I slid into the front seat of the car again and concentrated on reversing my accidental partial Shift. Then, as Parker drove off, I grabbed the atlas from the pocket on the back of my seat and twisted in my seat so I could see everyone. After flipping a few pages, I found a map of Mississippi. Unfortunately, there was no close-up of the Rosetta area, so I couldn’t see the smaller roads. “Okay, White Apple is ten or twelve miles north of Rosetta, off of State Highway 33. We’ll go back to Marc’s and split up. Parker, you and Dan head toward White Apple, and Ethan and I will go south on 563. Keep your eyes open. There will probably be a break in the woods wherever they usually enter, but it’ll likely be faint.”
I paused, and closed my eyes while I uttered a silent prayer for Marc. Then I looked up to find Parker alternately staring at me and the road. “What?”

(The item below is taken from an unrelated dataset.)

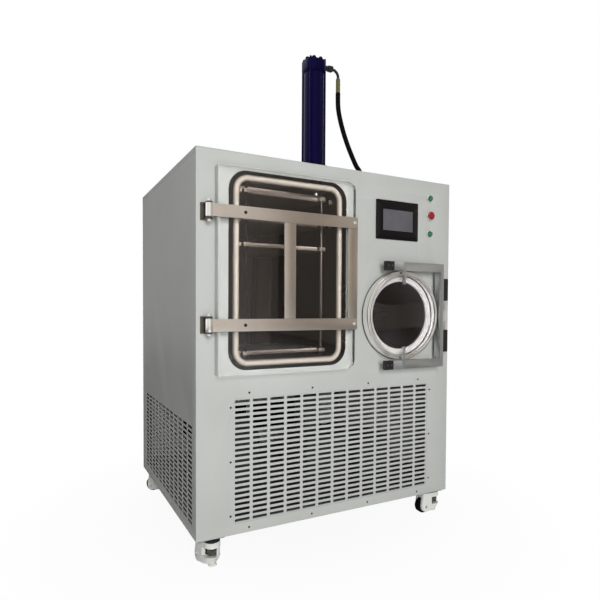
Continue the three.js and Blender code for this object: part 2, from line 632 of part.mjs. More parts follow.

He hesitated. “Do you really think we’ll find him either of those places?”
“I certainly hope not.” I spent most of the rest of the drive giving my dad another, somber update, pretending I didn’t hear hopelessness in his every exhale.
At Marc’s house, I used the restroom and traded my leather jacket for a heavier coat I found in his closet, then grabbed a box of protein bars and several bottles of water from the fridge. As I split the supplies among two backpacks, I heard voices speaking softly from the front yard.
Through the front window, I saw Ethan and Parker standing side by side, each stuffing something into the backs of their respective vehicles. Rolls of black plastic. Ethan held an unopened roll of duct tape, and the handle of a shovel stuck up over the backseat of Parker’s car when he closed the back hatch.
I was hoping for the best, and they were preparing for the worst.
Sighing, I blinked unshed tears from my eyes and kicked the kitchen cabinet closed, then joined them outside, where Dan stood on the porch, both hands stuffed into the pockets of his own light coat.
“I think you’re right,” he said, steadily holding my gaze. “I think Marc’s still out there somewhere, alive. But you can’t blame them for bein’ ready, in case we’re wrong.”
“I don’t blame them.” I handed one of the loaded packs to him. “But we’re not wrong.”
I waved goodbye to Parker and Dan as we pulled out of Marc’s driveway, a better map of Mississippi on my lap, the heater blowing full blast into my face.
“You okay?” Ethan glanced at me briefly, then back at the road.
“No.”
He sighed, lips pressed together, hands gripping the wheel so hard his fingers had gone white with tension. “Faythe, I know you want to believe Marc’s still alive. And I hope to hell you’re right. None of us can handle losing him. But you need to be prepared for the possibility that he’s really gone. Or that Yarnell’s right, and we may never find him.”
“That won’t happen.” I clenched my hands in my lap to keep from putting a fist-shaped indentation in his glove compartment. “I’d know if he were dead, Ethan.”
“How?”
I closed my eyes and ground my teeth together. Damned logic… “I just would. Wouldn’t you know if something were wrong with Angela?”
Ethan chuckled. “Yeah. She’d call every five minutes, like she’s done all day long.”
“Your phone’s on silent?” I couldn’t resist a grin.